Do you think the new qualifying format is good for both the fans and the driver?
“It’ll be interesting how at some tracks the Goodyear tire will duplicate the lap time you run on stickers and scuffs. Then there are tracks like California Speedway, where you have a sticker run and then you go right back out on scuff tires and you’ll be six-tenths slower. It’ll be very interesting how it shakes out. I think you’re going to see large discrepancies at the big tracks and then smaller intervals of time at the short tracks, stickers versus scuffs. That was my number-one question to John Darby – do we get a fresh set of tires if we’re in that final 12. I think we should, but right now they’re trying to keep the costs down and keep excitement up. If we’re going out there in qualifying mode with older tires, that puts us more on edge and in more of a riskier situation for things to happen. Are we at risk? No, I can’t say that. We have safer cars in safer situations, but you’re at risk for spinning out and something to go wrong, and that’s what keeps it fun and exciting.”

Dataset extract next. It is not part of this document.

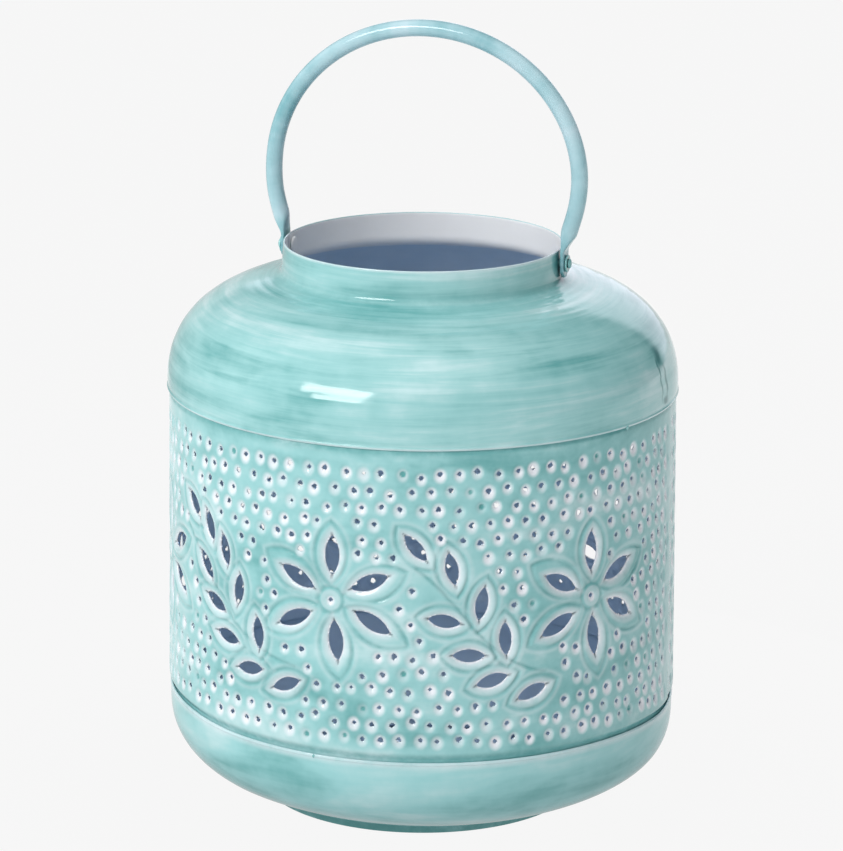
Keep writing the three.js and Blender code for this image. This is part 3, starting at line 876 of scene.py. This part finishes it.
def handle():
    line = handle_line()
    sides = 32
    out = normals_of(line)
    z = line[:, 1]
    flat = 1 - smooth(EAR_TOP, ROUND_Z, z)
    middle = np.sign(line[:, 0]) * (EAR_X + LEG_OUT * (1 - flat))
    squeeze = 1 + (EAR_THICKNESS / (2 * TUBE_R) - 1) * flat
    low = z < ROUND_Z
    line[:, 0] = np.where(low, middle + (line[:, 0] - middle) * squeeze, line[:, 0])
    thick = TUBE_R + (EAR_THICKNESS / 2 - TUBE_R) * flat
    wide = TUBE_R + (EAR_WIDTH / 2 - TUBE_R) * flat
    wide = wide - EAR_ROUNDING * smooth(2.7, 0, z - EAR_END)
    square = 2 + 4 * flat
    phi = np.arange(sides) * TAU / sides
    c, s = np.cos(phi), np.sin(phi)
    power = 2 / square[:, None]
    across = np.sign(c) * np.abs(c) ** power * thick[:, None]
    side = np.sign(s) * np.abs(s) ** power * wide[:, None]
    fold = 0.35 * np.exp(-(((z - PIVOT_Z - 8.6) / 1.6) ** 2))[:, None] * np.exp(-((side / 2.6) ** 2))
    across = np.where(across > 0, across - fold, across)
    lean = HANDLE_LEAN * smooth(ROUND_Z, ROUND_Z + 25, z)
    x = (line[:, 0] + lean)[:, None] + across * out[:, 0][:, None]
    zz = z[:, None] + across * out[:, 1][:, None]
    points = np.stack([x, side, zz], -1).reshape(-1, 3)
    rows = len(line)
    quads = grid_quads(rows, sides)[:, ::-1]
    caps = [np.arange(sides)[None, :], (np.arange(sides) + (rows - 1) * sides)[::-1][None, :]]
    run = np.cumsum(np.concatenate([[0], np.hypot(*np.diff(line, axis=0).T)]))
    runs = np.repeat(run * MM, sides)
    fields = {"run": runs, "pool": np.repeat(0.9 * flat, sides)}
    piece = mesh_object("handle_bail", points, quads, caps, attributes=fields)
    coat = enamel("handle_enamel", streaks=0.3, roughness=0.1, **HANDLE_COLOURS)
    piece.data.materials.append(coat)
    return piece


# ---------------------------------------------------------------- rivets and washers
def turned_about_x(section, side, columns=48):
    """A small part turned about the hinge line, as its points with their rows and columns.

    section holds (distance along X, radius).
    """
    section = np.array(section, float)
    rows = len(section)
    angle = np.arange(columns) * TAU / columns
    x = np.repeat(section[:, 0], columns) * side
    y = (section[:, 1][:, None] * np.cos(angle)).ravel() * side
    z = (section[:, 1][:, None] * np.sin(angle)).ravel() + PIVOT_Z
    return np.stack([x, y, z], 1), rows, columns


def rounded(corners, radius, steps=3):
    """A closed section with its corners rounded off."""
    corners = np.array(corners, float)
    line = []
    for before, corner, after in zip(np.roll(corners, 1, 0), corners, np.roll(corners, -1, 0)):
        a, b = before - corner, after - corner
        reach = min(radius, 0.45 * np.hypot(*a), 0.45 * np.hypot(*b))
        start = corner + a / np.hypot(*a) * reach
        end = corner + b / np.hypot(*b) * reach
        for t in np.linspace(0, 1, steps + 1):
            line.append((1 - t) ** 2 * start + 2 * (1 - t) * t * corner + t * t * end)
    return np.array(line)


def washer(side_name, side):
    low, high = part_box(f"washer_{side_name}")
    x0, x1 = sorted((abs(low.x) / MM, abs(high.x) / MM))
    outer = (high.z - low.z) / 2 / MM
    corners = [(x0, WASHER_BORE_R), (x1, WASHER_BORE_R), (x1, outer), (x0, outer)]
    section = rounded(corners, 0.2)
    points, rows, columns = turned_about_x(section, side)
    quads = grid_quads(rows, columns, closed_rows=True)
    return mesh_object(f"washer_{side_name}_enamelled", points, quads)


def rivet(side_name, side):
    low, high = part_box(f"rivet_{side_name}")
    tail, head = sorted((abs(low.x) / MM, abs(high.x) / MM))
    tail_r = (high.z - low.z) / 2 / MM
    under = head - 1.0
    dome = [(under + 0.2 + 0.8 * math.cos(a), 1.9 * math.sin(a)) for a in np.linspace(0.06, math.pi / 2, 9)]
    section = [
        *dome, (under + 0.04, 1.86), (under, 1.7), (under, RIVET_SHANK_R), (tail + 0.8, RIVET_SHANK_R),
        (tail + 0.8, tail_r - 0.15), (tail + 0.65, tail_r), (tail + 0.3, tail_r - 0.02),
        (tail + 0.06, tail_r - 0.3), (tail, tail_r - 0.7), (tail, 0.25),
    ]
    points, rows, columns = turned_about_x(section, side)
    quads = grid_quads(rows, columns)
    caps = [np.arange(columns)[::-1][None, :], (np.arange(columns) + (rows - 1) * columns)[None, :]]
    on_tail = np.arange(rows - 1) >= len(dome) + 3
    coats = np.concatenate([np.repeat(on_tail, columns), [False, True]])
    return mesh_object(f"rivet_{side_name}_enamelled", points, quads, caps, slots=coats)


def drip(name, degrees, z, size):
    """A bead of enamel that ran to a lip and set there."""
    angle = math.radians(degrees)
    rings, columns = 9, 20
    polar = np.linspace(0.12, math.pi - 0.12, rings)[:, None]
    turn = (np.arange(columns) * TAU / columns)[None, :]
    sag = 1 + 0.35 * smooth(math.pi * 0.4, math.pi * 0.9, polar)
    side = 0.75 * size * np.sin(polar) * np.cos(turn)
    depth = 0.42 * size * np.sin(polar) * np.sin(turn)
    height = 0.85 * size * np.cos(polar) * sag * np.ones_like(side)
    out = np.array([*direction(angle), 0])
    around = np.array([math.cos(angle), math.sin(angle), 0])
    middle = out * (SHELL_R + 0.1) + np.array([0, 0, z])
    points = middle + side[..., None] * around + depth[..., None] * out
    points = points + height[..., None] * np.array([0, 0, 1.0])
    quads = grid_quads(rings, columns)
    caps = [np.arange(columns)[None, :], (np.arange(columns) + (rings - 1) * columns)[::-1][None, :]]
    return mesh_object(name, points.reshape(-1, 3), quads[:, ::-1], caps)


# ---------------------------------------------------------------- stage, light and camera
VIEW_AZIMUTH = math.radians(17.0)
VIEW_ELEVATION = math.radians(14.97)
VIEW_ROLL = math.radians(0.3)
DISTANCE = 1593.5
AIM_Z = 147.75
AIM_SIDE = -0.47
SENSOR = 36.0
LENS = 170.24
KEY_RADIANCE = 11.5
KEY_COLOUR = (1.0, 0.99, 0.98)
FLOOR_HALF = 6000
TURNTABLE_R = 260


def from_view(azimuth, elevation, distance, centre=(0, 0, 150)):
    """A place at an azimuth from the camera's, right positive, and an elevation, round a centre."""
    a, e = VIEW_AZIMUTH + math.radians(azimuth), math.radians(elevation)
    way = Vector((math.sin(a) * math.cos(e), -math.cos(a) * math.cos(e), math.sin(e)))
    return (Vector(centre) + way * distance) * MM


def aimed(place, target):
    """A rotation that points an object's -Z from a place to a target."""
    return (target - place).to_track_quat("-Z", "Y").to_euler()


def camera():
    right = Vector((math.cos(VIEW_AZIMUTH), math.sin(VIEW_AZIMUTH), 0))
    aim = right * AIM_SIDE + Vector((0, 0, AIM_Z))
    data = bpy.data.cameras.new("camera")
    data.sensor_width = SENSOR
    data.lens = LENS
    data.clip_start, data.clip_end = 0.05, 50
    eye = bpy.data.objects.new("camera", data)
    bpy.context.scene.collection.objects.link(eye)
    eye.location = from_view(0, math.degrees(VIEW_ELEVATION), DISTANCE, aim)
    look = aimed(eye.location, aim * MM).to_matrix().to_4x4() @ Matrix.Rotation(VIEW_ROLL, 4, "Z")
    eye.rotation_euler = look.to_euler()
    bpy.context.scene.camera = eye


def softbox(name, azimuth, elevation, distance, width, height, radiance, colour=(1, 1, 1)):
    data = bpy.data.lights.new(name, "AREA")
    data.shape = "RECTANGLE"
    data.size, data.size_y = width * MM, height * MM
    data.energy = radiance * math.pi * data.size * data.size_y
    data.color = colour
    lamp = bpy.data.objects.new(name, data)
    bpy.context.scene.collection.objects.link(lamp)
    lamp.location = from_view(azimuth, elevation, distance)
    lamp.rotation_euler = aimed(lamp.location, Vector((0, 0, 0.15)))
    lamp.visible_camera = False


def lights():
    softbox("key_softbox_upper", -42, 32.5, 1500, 780, 265, KEY_RADIANCE, KEY_COLOUR)
    softbox("key_softbox_lower", -39.5, 24.5, 1500, 560, 105, KEY_RADIANCE, KEY_COLOUR)
    softbox("fill_left", -100, 25, 1700, 900, 1200, 0.75)
    softbox("fill_front", 18, 52, 1700, 1500, 900, 0.8)


def world():
    """A dim studio that is brighter at the left, right overhead and in a low patch at the back.

    The camera itself sees a plain pale background in its place.
    """
    surroundings = bpy.data.worlds.new("studio")
    surroundings.use_nodes = True
    tree = surroundings.node_tree
    n = Nodes(tree)
    way = n.add("ShaderNodeTexCoord", {}, output=0)
    _, _, up = n.split(way)
    left = from_view(-70, 0, 1, (0, 0, 0)).normalized()
    aside = n.add("ShaderNodeVectorMath", {0: way, 1: tuple(left)}, output=1, operation="DOT_PRODUCT")
    behind = from_view(166, 8, 1, (0, 0, 0)).normalized()
    facing = n.add("ShaderNodeVectorMath", {0: way, 1: tuple(behind)}, output=1, operation="DOT_PRODUCT")
    dim = n.mix(n.remap(aside, -0.6, 0.9), (0.10, 0.103, 0.107, 1), (0.62, 0.63, 0.63, 1))
    overhead = n.mix(n.remap(up, 0.7, 1.0), dim, (1.35, 1.35, 1.35, 1))
    patch = n.mix(n.remap(facing, 0.88, 0.93), dim, (1.5, 1.5, 1.65, 1))
    colour = n.mix(n.remap(up, 0.5, 0.7), patch, overhead)
    seen = n.add("ShaderNodeLightPath", {}, output="Is Camera Ray")
    colour = n.mix(seen, colour, (0.922, 0.922, 0.922, 1))
    n.link(colour, tree.nodes["Background"].inputs["Color"])
    bpy.context.scene.world = surroundings


def glowing(name, points, strength):
    """A flat sheet of the set that gives an even light. strength is a number or a node socket."""
    mesh = bpy.data.meshes.new(name)
    mesh.from_pydata([tuple(c * MM for c in point) for point in points], [], [tuple(range(len(points)))])
    sheet = bpy.data.objects.new(name, mesh)
    bpy.context.scene.collection.objects.link(sheet)
    n = MaterialNodes(name)
    n.shader.inputs["Base Color"].default_value = (0.02, 0.02, 0.02, 1)
    n.shader.inputs["Roughness"].default_value = 1.0
    n.shader.inputs["Specular IOR Level"].default_value = 0.0
    n.shader.inputs["Emission Color"].default_value = (1, 1, 1, 1)
    n.link(strength(n) if callable(strength) else strength, n.shader.inputs["Emission Strength"])
    mesh.materials.append(n.material)
    return sheet


def floor():
    """A plain pale floor, lit evenly as a white sweep is, with a duller turntable under the lantern.

    The turntable and the grey card at the back left are out of the camera's sight. The enamel
    mirrors them instead of the white floor, so that its edges stay visible against it.
    """
    corners = [(x * FLOOR_HALF, y * FLOOR_HALF, -0.3) for x, y in ((-1, -1), (1, -1), (1, 1), (-1, 1))]
    glowing("pale_floor", corners, 0.91)

    def duller_near(n):
        place = n.add("ShaderNodeTexCoord", {}, output=3)
        reach = n.add("ShaderNodeVectorMath", {0: place}, output=1, operation="LENGTH")
        return n.remap(reach, 0.06, 0.22, 0.50, 0.95)

    turns = np.arange(48) * TAU / 48
    circle = [(TURNTABLE_R * math.cos(a), TURNTABLE_R * math.sin(a), -0.15) for a in turns]
    turntable = glowing("turntable", circle, duller_near)
    turntable.visible_camera = False

    left, right = (from_view(a, 0, 900, (0, 0, 0)) / MM for a in (-178, -110))
    card = [(left.x, left.y, 0), (right.x, right.y, 0), (right.x, right.y, 380), (left.x, left.y, 380)]
    glowing("grey_card", card, 0.6).visible_camera = False


# ---------------------------------------------------------------- putting it together
def rides(piece, body, slot, *nodes):
    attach(piece, body)
    if nodes:
        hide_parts(*nodes)


camera()
world()
lights()
floor()

rides(top_shell(), "lantern", "shell_enamel", "top_shell")
rides(bottom_shell(), "lantern", "shell_enamel", "bottom_shell")
rides(perforated_band(), "lantern", "band_enamel", "perforated_band")
rides(handle(), "handle", "handle_enamel", "handle")
small_enamel = enamel("rivet_enamel", streaks=0.2, roughness=0.14)
neck_enamel = inner_enamel("rivet_tail_enamel")
for side_name, side in (("left", -1), ("right", 1)):
    for make in (washer, rivet):
        part = make(side_name, side)
        part.data.materials.append(small_enamel)
        part.data.materials.append(neck_enamel)
        rides(part, "lantern", "rivet_enamel", f"{make.__name__}_{side_name}")
for name, degrees, z, size in (
    ("enamel_drip_upper", 67.5, TOP_SEAM + 0.1, 1.0),
    ("enamel_drip_lower", -7, BOTTOM_SEAM - 1.3, 0.7),
):
    bead = drip(name, degrees, z, size)
    bead.data.materials.append(small_enamel)
    rides(bead, "lantern", "shell_enamel")

bpy.context.scene.view_settings.view_transform = "Standard"
bpy.context.scene.view_settings.look = "None"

Is the new qualifying similar to heat races?
“The way I’m viewing it, it’s very, very similar to Formula 1, and you have your knockout sessions where the faster groups transfer and then you get to that elite group. And, to me, you’ve just got to play it straightforward, whatever the game plan is going in, you keep it clear and crisp, and you’re not out there to play any monkey business with the other cars.”
What’s more important to you, speed or consistency?
“Well, I think consistency is how I go to bed at night happy. And that’s when there’s less friction within an organization, knowing that you have that consistency week-in and week-out. And then you just have to find that one little thing each week that will give you that speed to win.”
What was the hardest part about going to college and racing?
“The best story I have is, when I was leaving my dorm on a Friday after classes, my resident assistant is standing there with his arms folded a few times saying, ‘Where are you going?’ I said, ‘Well I’m headed to Phoenix this weekend,’ because I went to school in Tucson, or I said, ‘Hey I’m going to L.A. because the Southwest Tour is racing at Orange Show Speedway. He goes, ‘When are you going to give up on this racing thing and worry about your school work?’ He is a junior in college and he is trying to be a guidance and a mentor counselor and, literally, the books were on the back seat of my car as I was heading down the freeway chasing down my dream of racing cars. It’s hard to balance both. You have to stay involved in motorsports. You are always looking for that opportunity to break through. What ends up being sacrificed is the study time.”
Do you ever plan to go back and finish your college degree?
“Probably not. There are so many things that you learn in life afterward. The school of hard knocks happens out on the road and in life. I’m not the one for the books, in a sense. I mean, I got good grades in high school, but I felt like I learned more in life when I was outside of school.”
How many semesters did you complete?
“I did about five semesters total. Some at UNLV (University of Nevada, Las Vegas), some at the community college back in Vegas. Three semesters at University of Arizona.”